In September 2017, Mayor Bill de Blasio signed into law legislation sponsored by Councilmember Rafael Espinal to create the Office of Nightlife and a Nightlife Advisory Board. At the time, de Blasio said the night mayor position would be “one of the coolest job titles you could ever hope to have.”

“The office will be led by someone who undoubtedly will be more popular than me and will wield tremendous power,” de Blasio said then.

Nightlife is a $10 billion sector of New York City’s economy, according to the Mayor’s Office.

New York is the first American city to adopt a night mayor position. However, many European metropolises have had night mayors for some time, including Amsterdam, Paris and London.

Mirik Milan, the night mayor, or “nachtburgemeester” of Amsterdam, came and spoke to club owners and nightlife professionals last year in Williamsburg.

He has held the position since 2012 and has played a leading role in the introduction of 24-hour licenses for venues in the Dutch capital. After creating an Office of Nightlife in Amsterdam, the city experienced a 25 percent reduction in crime and a 28 percent decrease in noise complaints.

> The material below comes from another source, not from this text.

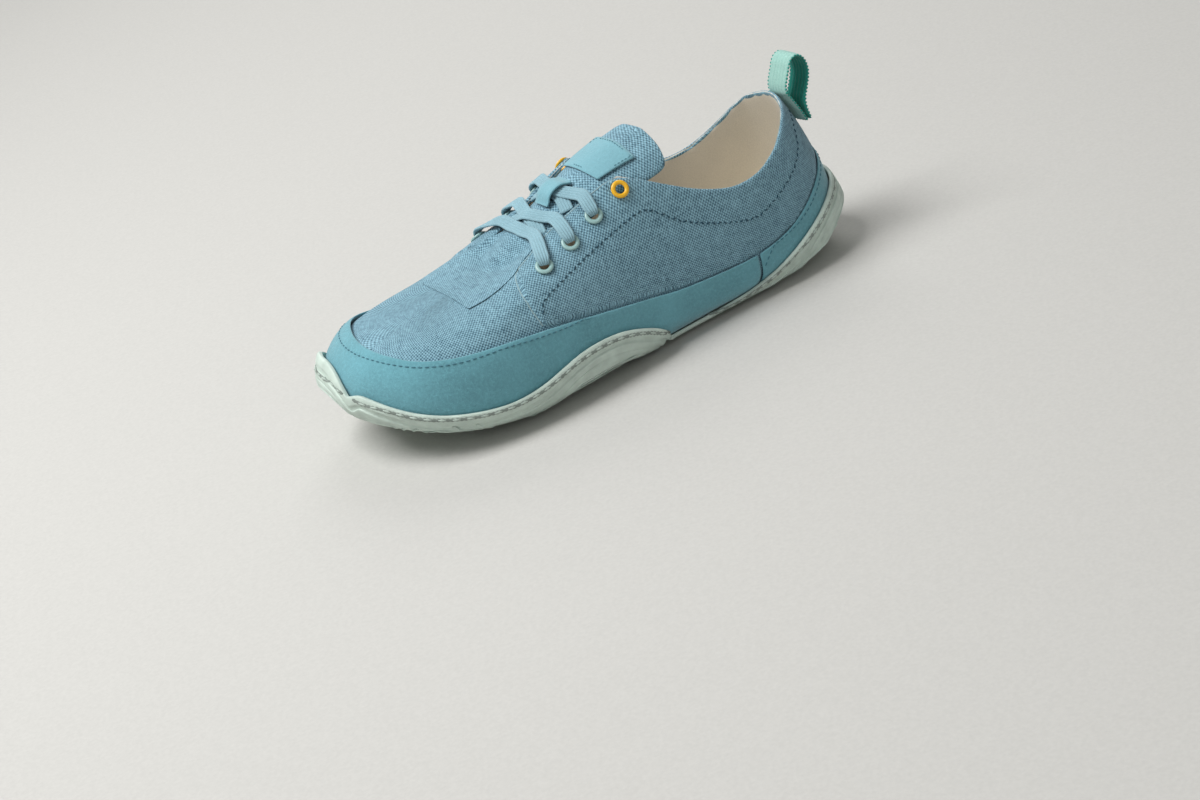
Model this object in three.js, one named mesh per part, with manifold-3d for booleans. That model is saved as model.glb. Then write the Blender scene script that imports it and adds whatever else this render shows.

For Espinal, he hopes struggling venue owners can find solace through the listening sessions.

“Ranging from smaller DIY venues to more established clubs, the nightlife industry in New York City has never been more vibrant and diverse,” Espinal said. “Yet the industry still faces many challenges.

“It is my hope that through this listening tour, we can hear from a wide array of voices on how to improve the nightlife experience for everyone,” he added.

The second listening session heads to Queens on Oct. 16, followed by Staten Island on Oct. 30, the Bronx on Nov. 15, and finally Manhattan on Nov. 28.

The Brooklyn listening session on Tuesday, Oct. 2 runs from 6 p.m. to 8:30 p.m. at the Murmrr Theatre at 17 Eastern Parkway.